>> Begin Records shown

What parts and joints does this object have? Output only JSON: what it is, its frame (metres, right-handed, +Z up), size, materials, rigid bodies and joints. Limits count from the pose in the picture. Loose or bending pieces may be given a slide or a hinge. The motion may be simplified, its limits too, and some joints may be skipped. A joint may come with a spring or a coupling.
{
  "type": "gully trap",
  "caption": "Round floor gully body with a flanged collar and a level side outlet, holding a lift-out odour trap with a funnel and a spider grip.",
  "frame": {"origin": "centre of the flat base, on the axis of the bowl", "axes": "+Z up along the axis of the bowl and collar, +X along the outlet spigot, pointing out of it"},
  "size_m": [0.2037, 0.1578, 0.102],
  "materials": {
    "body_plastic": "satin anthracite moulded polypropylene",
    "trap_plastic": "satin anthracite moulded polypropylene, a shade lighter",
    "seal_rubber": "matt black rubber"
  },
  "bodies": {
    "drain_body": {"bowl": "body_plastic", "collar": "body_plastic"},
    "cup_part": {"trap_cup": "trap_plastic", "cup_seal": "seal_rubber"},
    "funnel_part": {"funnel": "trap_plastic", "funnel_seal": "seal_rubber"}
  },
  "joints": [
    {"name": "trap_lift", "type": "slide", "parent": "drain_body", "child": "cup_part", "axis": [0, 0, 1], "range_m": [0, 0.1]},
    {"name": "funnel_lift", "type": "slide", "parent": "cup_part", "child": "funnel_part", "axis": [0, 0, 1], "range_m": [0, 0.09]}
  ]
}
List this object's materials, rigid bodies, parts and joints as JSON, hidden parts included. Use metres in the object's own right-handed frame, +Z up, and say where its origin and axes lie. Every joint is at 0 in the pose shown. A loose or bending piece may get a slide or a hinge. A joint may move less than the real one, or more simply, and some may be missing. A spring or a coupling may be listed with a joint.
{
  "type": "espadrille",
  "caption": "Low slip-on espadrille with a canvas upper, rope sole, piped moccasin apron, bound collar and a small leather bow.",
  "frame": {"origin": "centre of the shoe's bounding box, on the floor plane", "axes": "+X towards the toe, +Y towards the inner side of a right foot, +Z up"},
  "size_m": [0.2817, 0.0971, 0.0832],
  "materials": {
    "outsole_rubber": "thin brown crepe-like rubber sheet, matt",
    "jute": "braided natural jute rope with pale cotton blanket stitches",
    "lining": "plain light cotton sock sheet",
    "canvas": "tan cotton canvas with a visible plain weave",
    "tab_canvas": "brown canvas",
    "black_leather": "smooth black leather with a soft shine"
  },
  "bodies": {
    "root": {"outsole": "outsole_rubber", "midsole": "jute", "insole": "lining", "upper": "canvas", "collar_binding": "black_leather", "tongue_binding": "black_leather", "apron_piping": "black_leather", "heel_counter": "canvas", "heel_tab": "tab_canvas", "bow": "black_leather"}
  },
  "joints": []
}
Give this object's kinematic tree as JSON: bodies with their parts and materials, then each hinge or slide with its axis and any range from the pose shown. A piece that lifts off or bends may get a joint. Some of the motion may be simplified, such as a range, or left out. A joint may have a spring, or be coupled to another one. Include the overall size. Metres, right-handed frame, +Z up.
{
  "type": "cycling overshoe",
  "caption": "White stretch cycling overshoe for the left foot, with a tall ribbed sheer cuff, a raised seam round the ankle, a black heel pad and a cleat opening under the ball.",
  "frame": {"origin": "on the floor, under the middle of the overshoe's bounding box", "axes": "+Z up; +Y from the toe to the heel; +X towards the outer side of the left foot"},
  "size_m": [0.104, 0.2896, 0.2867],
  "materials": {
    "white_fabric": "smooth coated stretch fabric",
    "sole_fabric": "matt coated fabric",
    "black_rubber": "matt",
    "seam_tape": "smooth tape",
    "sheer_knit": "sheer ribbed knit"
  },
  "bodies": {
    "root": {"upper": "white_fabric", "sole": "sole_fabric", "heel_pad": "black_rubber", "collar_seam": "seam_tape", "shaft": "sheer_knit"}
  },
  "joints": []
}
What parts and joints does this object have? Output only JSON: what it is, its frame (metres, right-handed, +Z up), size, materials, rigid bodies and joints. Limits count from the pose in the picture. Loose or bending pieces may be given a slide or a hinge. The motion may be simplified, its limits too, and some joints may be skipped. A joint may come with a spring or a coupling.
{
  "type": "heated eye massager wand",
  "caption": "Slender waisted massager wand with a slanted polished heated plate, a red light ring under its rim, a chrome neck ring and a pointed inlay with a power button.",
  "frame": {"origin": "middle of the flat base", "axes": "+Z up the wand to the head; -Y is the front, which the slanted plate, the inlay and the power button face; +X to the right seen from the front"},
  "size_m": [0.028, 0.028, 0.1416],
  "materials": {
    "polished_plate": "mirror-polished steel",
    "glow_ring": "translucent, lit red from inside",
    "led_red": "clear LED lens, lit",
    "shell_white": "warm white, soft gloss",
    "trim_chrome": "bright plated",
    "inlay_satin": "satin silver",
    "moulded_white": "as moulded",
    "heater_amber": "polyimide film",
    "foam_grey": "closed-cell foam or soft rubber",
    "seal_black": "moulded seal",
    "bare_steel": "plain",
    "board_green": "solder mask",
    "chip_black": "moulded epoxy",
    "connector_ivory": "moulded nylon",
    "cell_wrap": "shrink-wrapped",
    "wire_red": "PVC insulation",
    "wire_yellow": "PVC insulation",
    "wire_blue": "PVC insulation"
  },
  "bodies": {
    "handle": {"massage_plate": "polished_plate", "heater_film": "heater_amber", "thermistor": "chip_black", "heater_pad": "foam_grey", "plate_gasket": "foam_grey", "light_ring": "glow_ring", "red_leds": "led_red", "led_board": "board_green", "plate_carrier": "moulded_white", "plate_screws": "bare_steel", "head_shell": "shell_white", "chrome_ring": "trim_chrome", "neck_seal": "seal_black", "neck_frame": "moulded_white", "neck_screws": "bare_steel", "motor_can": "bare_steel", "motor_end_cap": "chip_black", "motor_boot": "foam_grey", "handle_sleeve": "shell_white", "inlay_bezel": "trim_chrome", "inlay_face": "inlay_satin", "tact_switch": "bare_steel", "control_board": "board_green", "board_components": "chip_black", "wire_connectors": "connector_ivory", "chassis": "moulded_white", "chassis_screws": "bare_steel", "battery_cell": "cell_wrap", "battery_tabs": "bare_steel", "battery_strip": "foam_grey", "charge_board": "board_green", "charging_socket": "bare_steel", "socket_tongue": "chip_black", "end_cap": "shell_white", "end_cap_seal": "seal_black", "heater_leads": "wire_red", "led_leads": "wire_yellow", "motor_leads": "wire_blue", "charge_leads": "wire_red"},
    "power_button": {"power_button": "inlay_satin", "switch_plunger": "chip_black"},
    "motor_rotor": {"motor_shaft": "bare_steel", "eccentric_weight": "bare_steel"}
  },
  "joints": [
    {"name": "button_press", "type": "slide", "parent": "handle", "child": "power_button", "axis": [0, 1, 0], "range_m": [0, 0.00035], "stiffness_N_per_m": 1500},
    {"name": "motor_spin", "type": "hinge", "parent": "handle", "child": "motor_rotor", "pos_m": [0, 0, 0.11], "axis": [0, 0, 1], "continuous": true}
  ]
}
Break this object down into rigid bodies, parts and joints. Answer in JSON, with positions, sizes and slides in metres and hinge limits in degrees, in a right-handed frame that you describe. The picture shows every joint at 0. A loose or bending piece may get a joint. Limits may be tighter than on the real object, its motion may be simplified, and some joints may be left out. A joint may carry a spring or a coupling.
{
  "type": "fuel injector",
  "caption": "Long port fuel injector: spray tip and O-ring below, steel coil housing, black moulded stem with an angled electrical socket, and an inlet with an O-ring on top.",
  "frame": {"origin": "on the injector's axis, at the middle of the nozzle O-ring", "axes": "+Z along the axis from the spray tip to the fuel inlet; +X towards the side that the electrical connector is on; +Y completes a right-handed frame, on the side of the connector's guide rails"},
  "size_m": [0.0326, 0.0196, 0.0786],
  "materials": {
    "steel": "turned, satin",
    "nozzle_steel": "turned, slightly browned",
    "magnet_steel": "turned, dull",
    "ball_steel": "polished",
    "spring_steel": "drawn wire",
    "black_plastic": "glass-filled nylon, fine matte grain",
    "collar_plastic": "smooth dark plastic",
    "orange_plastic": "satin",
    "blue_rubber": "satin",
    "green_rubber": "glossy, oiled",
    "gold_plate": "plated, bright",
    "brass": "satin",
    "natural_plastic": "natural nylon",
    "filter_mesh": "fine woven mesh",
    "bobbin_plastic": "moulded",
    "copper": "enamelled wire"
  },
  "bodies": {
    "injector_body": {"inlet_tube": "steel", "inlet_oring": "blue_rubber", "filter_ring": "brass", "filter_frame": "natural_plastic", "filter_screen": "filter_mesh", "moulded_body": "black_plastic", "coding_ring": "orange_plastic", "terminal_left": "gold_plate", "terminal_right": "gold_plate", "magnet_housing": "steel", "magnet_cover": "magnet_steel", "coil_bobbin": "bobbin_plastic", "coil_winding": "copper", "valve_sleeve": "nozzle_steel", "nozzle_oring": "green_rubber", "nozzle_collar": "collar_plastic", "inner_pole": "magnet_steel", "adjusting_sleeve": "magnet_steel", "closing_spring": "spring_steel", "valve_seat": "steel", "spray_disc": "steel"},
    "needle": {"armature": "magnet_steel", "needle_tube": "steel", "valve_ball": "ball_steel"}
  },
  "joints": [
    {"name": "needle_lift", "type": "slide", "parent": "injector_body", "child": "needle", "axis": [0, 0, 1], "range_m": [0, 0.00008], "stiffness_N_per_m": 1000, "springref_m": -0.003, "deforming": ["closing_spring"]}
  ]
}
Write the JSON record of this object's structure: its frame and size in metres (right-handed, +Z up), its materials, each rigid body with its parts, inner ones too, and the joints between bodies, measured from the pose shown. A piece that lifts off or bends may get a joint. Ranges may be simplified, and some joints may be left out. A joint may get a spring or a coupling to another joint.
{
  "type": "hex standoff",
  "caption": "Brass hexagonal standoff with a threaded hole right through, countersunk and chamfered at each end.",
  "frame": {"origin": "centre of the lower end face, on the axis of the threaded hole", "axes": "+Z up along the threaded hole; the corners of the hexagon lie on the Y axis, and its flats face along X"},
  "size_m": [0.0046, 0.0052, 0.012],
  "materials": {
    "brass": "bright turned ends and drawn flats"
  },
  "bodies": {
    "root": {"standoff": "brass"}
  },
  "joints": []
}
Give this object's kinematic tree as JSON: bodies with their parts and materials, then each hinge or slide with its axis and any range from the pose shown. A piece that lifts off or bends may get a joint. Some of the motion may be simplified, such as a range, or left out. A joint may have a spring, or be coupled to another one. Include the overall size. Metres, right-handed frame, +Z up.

>> End Records shown

**The request**
Using the records above, please retype only the run of lines from the line holding "Write the JSON" through the last line, both ends included.

**Correct response**
Write the JSON record of this object's structure: its frame and size in metres (right-handed, +Z up), its materials, each rigid body with its parts, inner ones too, and the joints between bodies, measured from the pose shown. A piece that lifts off or bends may get a joint. Ranges may be simplified, and some joints may be left out. A joint may get a spring or a coupling to another joint.
{
  "type": "hex standoff",
  "caption": "Brass hexagonal standoff with a threaded hole right through, countersunk and chamfered at each end.",
  "frame": {"origin": "centre of the lower end face, on the axis of the threaded hole", "axes": "+Z up along the threaded hole; the corners of the hexagon lie on the Y axis, and its flats face along X"},
  "size_m": [0.0046, 0.0052, 0.012],
  "materials": {
    "brass": "bright turned ends and drawn flats"
  },
  "bodies": {
    "root": {"standoff": "brass"}
  },
  "joints": []
}
Give this object's kinematic tree as JSON: bodies with their parts and materials, then each hinge or slide with its axis and any range from the pose shown. A piece that lifts off or bends may get a joint. Some of the motion may be simplified, such as a range, or left out. A joint may have a spring, or be coupled to another one. Include the overall size. Metres, right-handed frame, +Z up.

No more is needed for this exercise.